— start —

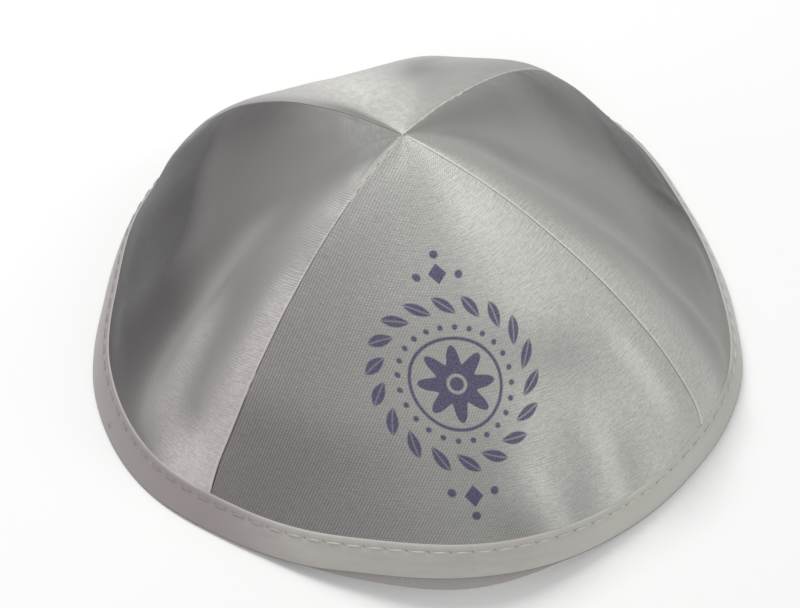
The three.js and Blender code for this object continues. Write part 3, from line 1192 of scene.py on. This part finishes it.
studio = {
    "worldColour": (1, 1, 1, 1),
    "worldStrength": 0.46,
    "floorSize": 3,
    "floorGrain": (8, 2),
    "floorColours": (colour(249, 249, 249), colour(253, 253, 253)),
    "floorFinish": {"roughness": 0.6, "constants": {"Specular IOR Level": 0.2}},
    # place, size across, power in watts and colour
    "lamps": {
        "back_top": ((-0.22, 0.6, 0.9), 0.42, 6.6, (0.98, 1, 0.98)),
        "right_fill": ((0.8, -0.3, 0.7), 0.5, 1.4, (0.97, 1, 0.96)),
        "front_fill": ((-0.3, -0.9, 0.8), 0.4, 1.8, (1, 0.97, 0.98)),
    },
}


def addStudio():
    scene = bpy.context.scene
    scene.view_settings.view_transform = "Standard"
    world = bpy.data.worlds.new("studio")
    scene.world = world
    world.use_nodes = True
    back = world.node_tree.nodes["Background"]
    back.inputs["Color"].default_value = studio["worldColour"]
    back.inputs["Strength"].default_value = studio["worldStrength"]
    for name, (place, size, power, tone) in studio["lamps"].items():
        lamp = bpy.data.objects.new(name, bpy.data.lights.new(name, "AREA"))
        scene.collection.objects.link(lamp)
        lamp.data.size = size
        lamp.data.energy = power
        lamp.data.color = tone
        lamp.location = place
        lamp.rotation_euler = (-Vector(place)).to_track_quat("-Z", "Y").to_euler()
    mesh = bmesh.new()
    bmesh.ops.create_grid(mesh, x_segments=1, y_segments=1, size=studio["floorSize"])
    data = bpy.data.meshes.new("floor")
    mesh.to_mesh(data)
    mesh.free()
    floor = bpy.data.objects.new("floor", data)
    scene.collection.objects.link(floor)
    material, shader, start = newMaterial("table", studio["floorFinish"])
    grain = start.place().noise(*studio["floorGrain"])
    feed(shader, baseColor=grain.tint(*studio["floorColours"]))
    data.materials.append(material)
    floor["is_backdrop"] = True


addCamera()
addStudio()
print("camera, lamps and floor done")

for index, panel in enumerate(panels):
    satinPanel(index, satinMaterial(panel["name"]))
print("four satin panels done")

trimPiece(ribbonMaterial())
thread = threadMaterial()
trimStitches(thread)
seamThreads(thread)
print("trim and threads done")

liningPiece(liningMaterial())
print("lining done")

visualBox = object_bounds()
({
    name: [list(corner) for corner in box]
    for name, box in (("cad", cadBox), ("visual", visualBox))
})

— end —

__Stated task__. Write out exactly the lines starting with the one that holds "visualBox = object_bounds()" and running through the last line above.

__Exercise answer__.
visualBox = object_bounds()
({
    name: [list(corner) for corner in box]
    for name, box in (("cad", cadBox), ("visual", visualBox))
})